The encoding step solves a sparse coding problem: minimize reconstruction error plus an ℓ₁ penalty that pushes most code values toward zero. The researchers solve this with FISTA (Fast Iterative Shrinkage-Thresholding Algorithm), an efficient iterative method with a well-known closed form.

Here’s where it clicks. Running FISTA for L iterations turns out to be mathematically equivalent to passing data through an L-layer neural network. The algorithm unfolds into a deep encoder, with the dictionary matrix as learnable weights.
The full MixMate architecture runs K parallel encoders, one per cluster, each producing its own sparse code. Each encoder feeds a decoder (a linear multiplication by the dictionary) to reconstruct the input. An attention module then computes cluster assignment probabilities by comparing reconstruction quality and code sparsity across all encoders. The cluster with the lowest “energy” (best reconstruction, most compact code, highest prior probability) wins.

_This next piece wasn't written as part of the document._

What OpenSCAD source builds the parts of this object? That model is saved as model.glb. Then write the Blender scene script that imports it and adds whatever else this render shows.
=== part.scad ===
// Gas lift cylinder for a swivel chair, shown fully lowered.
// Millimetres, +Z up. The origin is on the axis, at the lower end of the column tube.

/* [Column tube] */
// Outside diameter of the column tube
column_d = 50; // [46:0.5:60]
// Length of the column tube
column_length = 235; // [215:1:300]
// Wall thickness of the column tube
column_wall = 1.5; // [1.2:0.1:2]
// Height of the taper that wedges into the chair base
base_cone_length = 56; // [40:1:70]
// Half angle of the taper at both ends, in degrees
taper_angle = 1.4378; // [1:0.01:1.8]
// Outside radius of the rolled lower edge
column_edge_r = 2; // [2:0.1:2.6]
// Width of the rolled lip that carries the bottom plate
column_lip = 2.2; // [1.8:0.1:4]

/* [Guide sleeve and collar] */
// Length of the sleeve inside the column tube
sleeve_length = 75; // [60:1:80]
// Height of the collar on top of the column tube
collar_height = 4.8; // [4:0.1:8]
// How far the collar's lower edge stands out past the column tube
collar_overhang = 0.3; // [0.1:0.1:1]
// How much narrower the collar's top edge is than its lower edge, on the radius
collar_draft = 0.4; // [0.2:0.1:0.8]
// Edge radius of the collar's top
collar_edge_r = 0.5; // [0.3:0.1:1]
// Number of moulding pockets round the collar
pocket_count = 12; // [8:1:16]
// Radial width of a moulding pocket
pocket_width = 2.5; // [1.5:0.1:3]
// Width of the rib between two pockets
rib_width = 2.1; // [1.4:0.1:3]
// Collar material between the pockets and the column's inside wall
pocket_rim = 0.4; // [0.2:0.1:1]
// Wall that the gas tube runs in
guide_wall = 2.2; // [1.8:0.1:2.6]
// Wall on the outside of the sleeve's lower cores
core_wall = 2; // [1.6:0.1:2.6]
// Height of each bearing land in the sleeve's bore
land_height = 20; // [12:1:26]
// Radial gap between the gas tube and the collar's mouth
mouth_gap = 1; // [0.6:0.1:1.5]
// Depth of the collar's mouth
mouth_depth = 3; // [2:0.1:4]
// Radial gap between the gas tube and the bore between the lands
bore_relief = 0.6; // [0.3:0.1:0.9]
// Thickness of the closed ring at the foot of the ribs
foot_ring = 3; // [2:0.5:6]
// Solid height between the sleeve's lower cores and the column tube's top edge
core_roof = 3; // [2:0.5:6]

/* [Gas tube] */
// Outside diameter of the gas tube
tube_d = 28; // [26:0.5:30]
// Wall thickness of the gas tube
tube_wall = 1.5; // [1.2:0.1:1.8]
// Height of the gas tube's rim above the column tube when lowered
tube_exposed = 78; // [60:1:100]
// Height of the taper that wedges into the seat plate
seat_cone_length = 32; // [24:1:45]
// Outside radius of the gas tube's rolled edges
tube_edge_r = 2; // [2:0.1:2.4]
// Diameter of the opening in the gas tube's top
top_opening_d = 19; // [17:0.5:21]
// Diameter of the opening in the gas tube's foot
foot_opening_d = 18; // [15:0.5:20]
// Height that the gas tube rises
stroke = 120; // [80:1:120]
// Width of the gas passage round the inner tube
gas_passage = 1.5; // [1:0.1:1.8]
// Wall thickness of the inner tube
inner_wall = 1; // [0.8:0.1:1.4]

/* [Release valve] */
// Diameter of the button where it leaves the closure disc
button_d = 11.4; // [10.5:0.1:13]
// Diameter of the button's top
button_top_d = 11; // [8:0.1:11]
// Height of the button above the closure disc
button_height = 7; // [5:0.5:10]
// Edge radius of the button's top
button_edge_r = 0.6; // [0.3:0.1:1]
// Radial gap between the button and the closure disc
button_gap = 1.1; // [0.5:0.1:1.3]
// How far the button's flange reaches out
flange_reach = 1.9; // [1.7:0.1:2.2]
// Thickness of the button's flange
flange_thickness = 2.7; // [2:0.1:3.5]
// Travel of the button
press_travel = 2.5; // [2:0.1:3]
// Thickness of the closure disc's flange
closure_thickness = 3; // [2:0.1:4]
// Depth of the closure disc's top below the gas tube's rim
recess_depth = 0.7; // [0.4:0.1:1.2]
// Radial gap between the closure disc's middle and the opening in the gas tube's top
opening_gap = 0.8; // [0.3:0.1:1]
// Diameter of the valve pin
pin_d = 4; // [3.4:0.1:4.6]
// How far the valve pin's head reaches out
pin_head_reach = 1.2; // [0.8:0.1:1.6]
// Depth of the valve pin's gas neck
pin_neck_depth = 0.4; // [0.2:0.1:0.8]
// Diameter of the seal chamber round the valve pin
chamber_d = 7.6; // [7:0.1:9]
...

One neat property: the encoder and decoder in each auto-encoder share the same dictionary matrix (transposed), known as weight tying. This isn’t a design choice imposed by the researchers. It drops out of the mathematics on its own, and it cuts the parameter count even further.
Why It Matters
On standard image clustering datasets, MixMate matches or approaches the performance of much larger networks while using two to three orders of magnitude fewer parameters. That’s 100 to 1,000 times less. This isn’t just an engineering win. It suggests the assumptions baked into the generative model are doing real computational work that would otherwise require brute-force scaling.

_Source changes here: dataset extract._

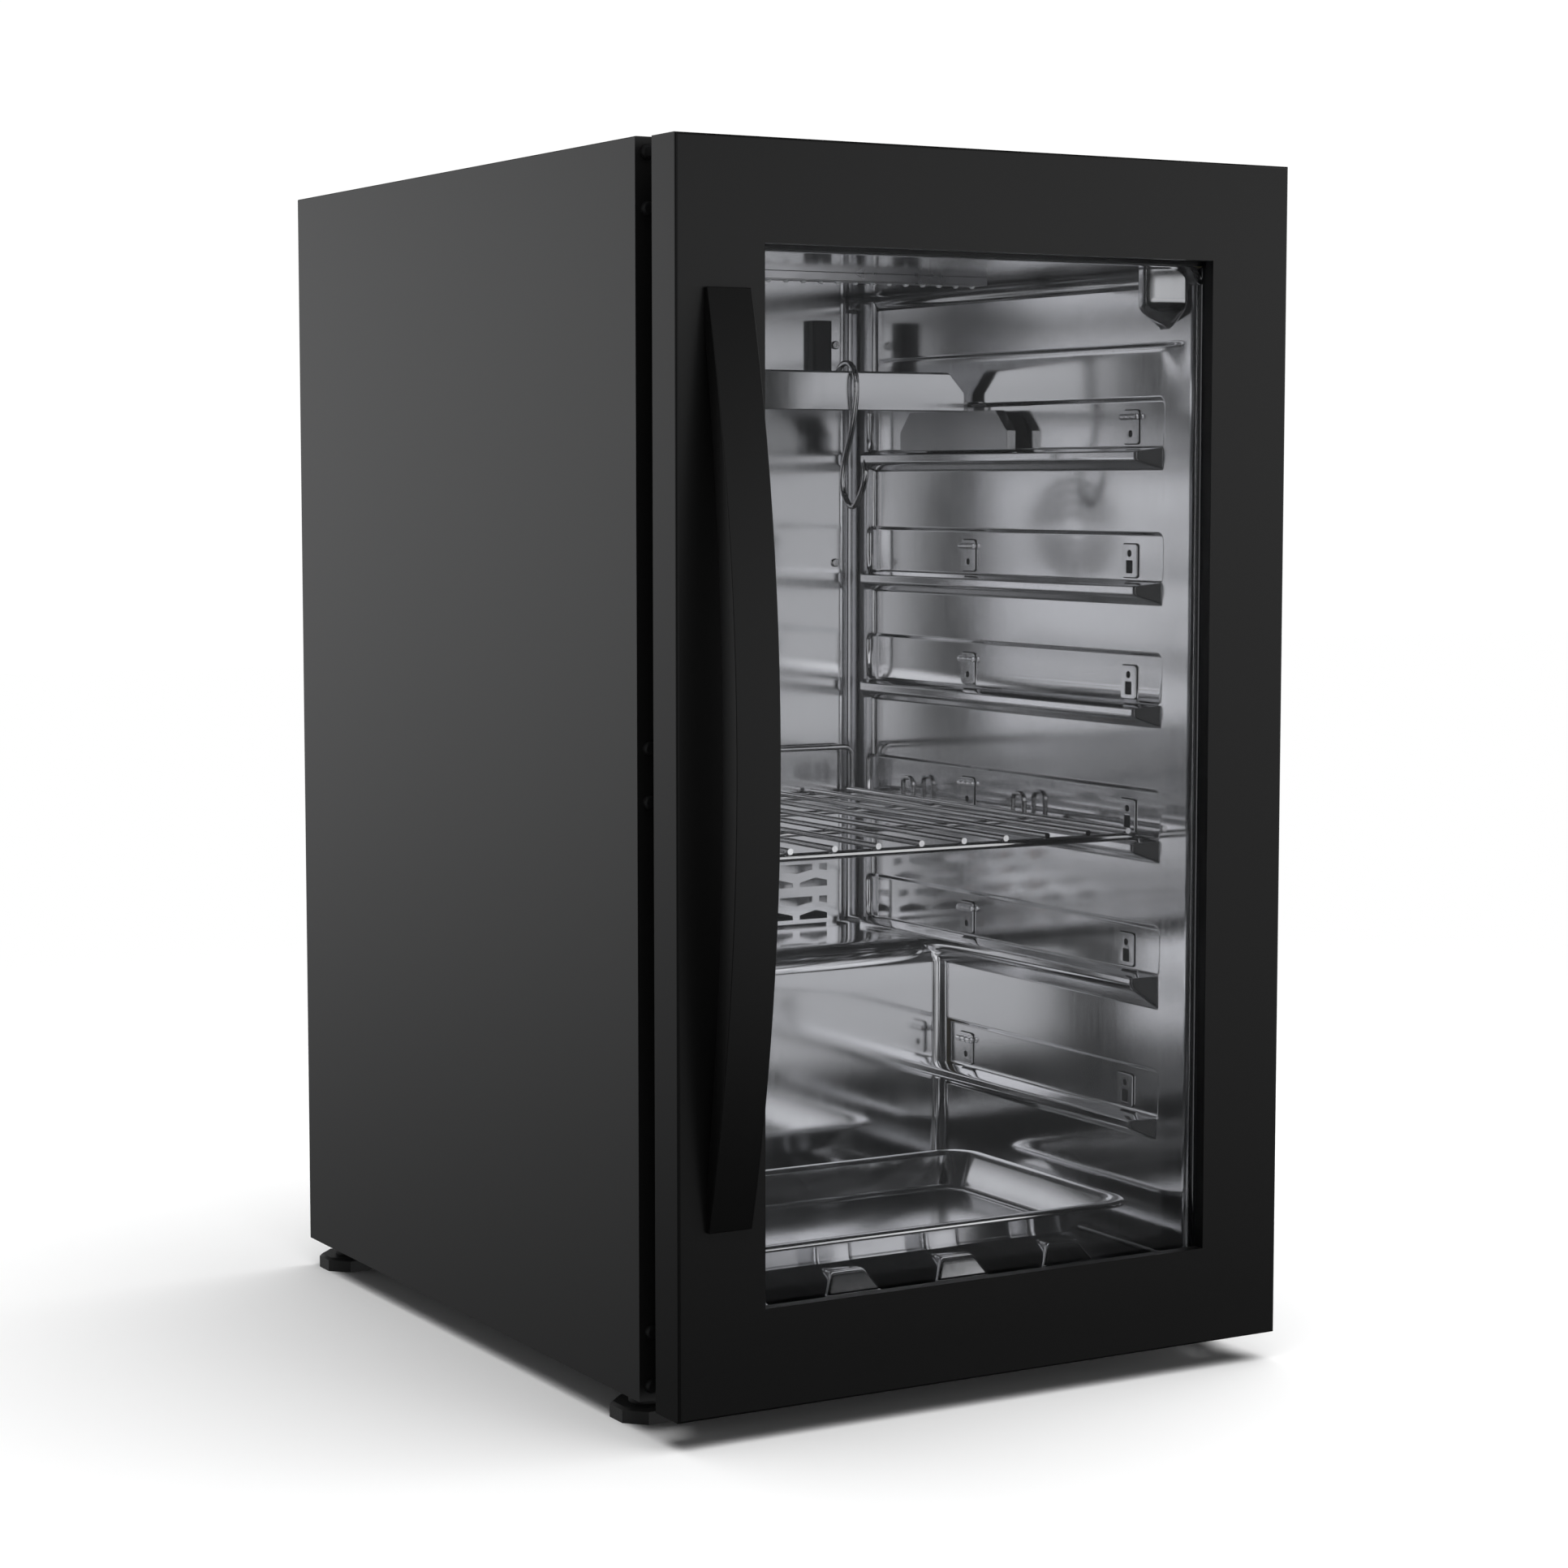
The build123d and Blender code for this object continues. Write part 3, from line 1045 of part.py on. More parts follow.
def main():
    os.makedirs("parts", exist_ok=True)
    right_side = liner_side()
    nodes = {
        "outer_case": outer_case(),
        "base_pan": base_pan(),
        "foot_nuts": foot_nuts(),
        "front_frame": front_frame(),
        "back_panel": back_panel(),
        "compressor_cover": compressor_cover(),
        "rear_screws": rear_screws(),
        "machine_room_wall": room_wall(),
        "foam_insulation": foam_insulation(),
        "hole_plugs": hole_plugs(),
        "liner_side_right": right_side,
        "liner_side_left": mirror(right_side, about=Plane.YZ),
        "liner_wrap": liner_wrap(),
        "duct_strips": duct_strips(),
        "duct_panel": duct_panel(),
        "duct_screws": duct_screws(),
        "sensor_cover": sensor_box(),
        "lamp_housing": led_housing(),
        "lamp_diffuser": led_lens(),
        "hooked_clips": rail_clips(True),
        "slotted_clips": rail_clips(False),
        "evaporator_coil": evaporator_coil(),
        "evaporator_fan_frame": evaporator_fan_frame(),
        "evaporator_fan_rotor": evaporator_fan_rotor(),
        "condenser_coil": condenser_coil(),
        "condenser_fan_frame": condenser_fan_frame(),
        "condenser_fan_rotor": condenser_fan_rotor(),
        "compressor": compressor(),
        "compressor_grommets": compressor_grommets(),
        "compressor_bolts": compressor_bolts(),
        "start_relay": start_relay(),
        "evaporation_pan": evaporation_tray(),
        "drain_tube": drain_tube(),
        "filter_drier": filter_drier(),
        "refrigerant_lines": refrigerant_lines(),
        "control_box": control_box(),
        "power_inlet": power_inlet(),
        "hinge_brackets": hinge_brackets(),
        "hinge_pins": hinge_pins(),
        "hinge_screws": hinge_screws(),
        "door_skin": drilled_door_skin(),
        "door_foam": door_foam(),
        "door_corner_blocks": door_corner_blocks(),
        "hinge_bushes": hinge_bushes(),
        "door_back_frame": door_back_frame(),
        "glass_outer": glass_pane(GLASS_FRONT),
        "glass_inner": glass_pane(GLASS_BACK - PANE),
        "glass_spacer": glass_spacer(),
        "door_gasket": door_gasket(),
        "door_handle": door_handle(),
        "handle_screws": handle_screws(),
        "hanging_bar": hanging_bar(),
        "bar_brackets": group(both_sides(bar_bracket())),
        "s_hook": s_hook(),
        "wire_shelf": wire_shelf(),
        "drip_tray": drip_tray(),
    }
    feet = {"front_left": (-FOOT_X, FOOT_FRONT_Y), "front_right": (FOOT_X, FOOT_FRONT_Y),
            "rear_left": (-FOOT_X, FOOT_REAR_Y), "rear_right": (FOOT_X, FOOT_REAR_Y)}
    for name, (x, y) in feet.items():
        nodes["foot_" + name] = group([foot_pad(x, y), foot_stud(x, y)])
    for name, shape in nodes.items():
        export_step(shape, f"parts/{name}.step")


main()
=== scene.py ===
import bmesh
import bpy
import json
import math
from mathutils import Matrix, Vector


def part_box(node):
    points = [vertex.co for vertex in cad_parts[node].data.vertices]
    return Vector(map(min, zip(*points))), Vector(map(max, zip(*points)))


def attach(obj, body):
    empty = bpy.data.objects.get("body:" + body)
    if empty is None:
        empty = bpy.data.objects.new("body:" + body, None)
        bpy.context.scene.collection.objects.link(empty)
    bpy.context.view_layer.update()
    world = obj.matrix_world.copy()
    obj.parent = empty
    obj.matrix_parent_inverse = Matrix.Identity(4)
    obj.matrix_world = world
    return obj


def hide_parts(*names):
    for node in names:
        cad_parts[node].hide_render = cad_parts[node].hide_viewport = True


# Looks of the glass-door ageing cabinet. Metres, +Z up, the door faces -Y, as in the CAD frame.

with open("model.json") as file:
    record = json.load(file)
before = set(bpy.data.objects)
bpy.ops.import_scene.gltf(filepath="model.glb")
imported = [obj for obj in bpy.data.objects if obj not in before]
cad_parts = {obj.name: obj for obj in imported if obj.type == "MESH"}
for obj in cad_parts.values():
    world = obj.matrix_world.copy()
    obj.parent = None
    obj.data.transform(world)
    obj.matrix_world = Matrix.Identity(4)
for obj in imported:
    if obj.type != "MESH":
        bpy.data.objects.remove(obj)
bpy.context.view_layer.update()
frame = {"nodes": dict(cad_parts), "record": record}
MM = 0.001

# ---- places read from the frame ----
LINER_LOW, LINER_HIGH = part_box("liner_wrap")
TRAY_LOW, TRAY_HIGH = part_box("drip_tray")
GASKET_LOW, GASKET_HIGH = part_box("door_gasket")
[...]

Interpretability matters in scientific applications especially. At IAIFI, researchers cluster astrophysical observations, particle physics events, and other complex signals. In all of these domains, understanding why a clustering decision was made is as important as the decision itself. A model where every weight corresponds to a physically meaningful dictionary atom is far easier to interrogate than a generic deep network.
MixMate can also handle incomplete data (images with missing pixels) without retraining, by adjusting the optimization problem at inference time. That kind of flexibility is useful in experimental settings where data is often noisy or partially observed.
The work points beyond clustering, too. If other probabilistic models of scientific data can be similarly “unfolded” into neural networks, the payoff is interpretable deep learning tools shaped by domain-specific assumptions, not repurposed general-purpose architectures.
Bottom Line: Grounding deep clustering in a principled generative model doesn’t sacrifice performance. MixMate gets you interpretability and steep parameter efficiency, a combination well-suited for scientific data analysis.
IAIFI Research Highlights
MixMate draws on physics-inspired sparse dictionary learning to derive interpretable neural network architectures, linking classical signal processing theory with modern deep learning.
Model-based deep learning can match the clustering performance of black-box approaches with orders of magnitude fewer parameters, evidence that principled generative assumptions can substitute for sheer network size.
The architecture's interpretable cluster representations and natural handling of missing observations make it a strong fit for scientific domains like astrophysics and particle physics, where both properties matter.
Future directions include extending MixMate to larger-scale scientific datasets and more complex generative models. Code is available at [github.com/al5250/mixmate](https://github.com/al5250/mixmate). The paper ([arXiv:2110.04683](https://arxiv.org/abs/2110.04683)) was authored by Alexander Lin, Andrew H. Song, and Demba Ba from Harvard and MIT.
Original Paper Details
Mixture Model Auto-Encoders: Deep Clustering through Dictionary Learning
2110.04683
Alexander Lin, Andrew H. Song, Demba Ba
State-of-the-art approaches for clustering high-dimensional data utilize deep auto-encoder architectures. Many of these networks require a large number of parameters and suffer from a lack of interpretability, due to the black-box nature of the auto-encoders. We introduce Mixture Model Auto-Encoders (MixMate), a novel architecture that clusters data by performing inference on a generative model. Derived from the perspective of sparse dictionary learning and mixture models, MixMate comprises several auto-encoders, each tasked with reconstructing data in a distinct cluster, while enforcing sparsity in the latent space. Through experiments on various image datasets, we show that MixMate achieves competitive performance compared to state-of-the-art deep clustering algorithms, while using orders of magnitude fewer parameters.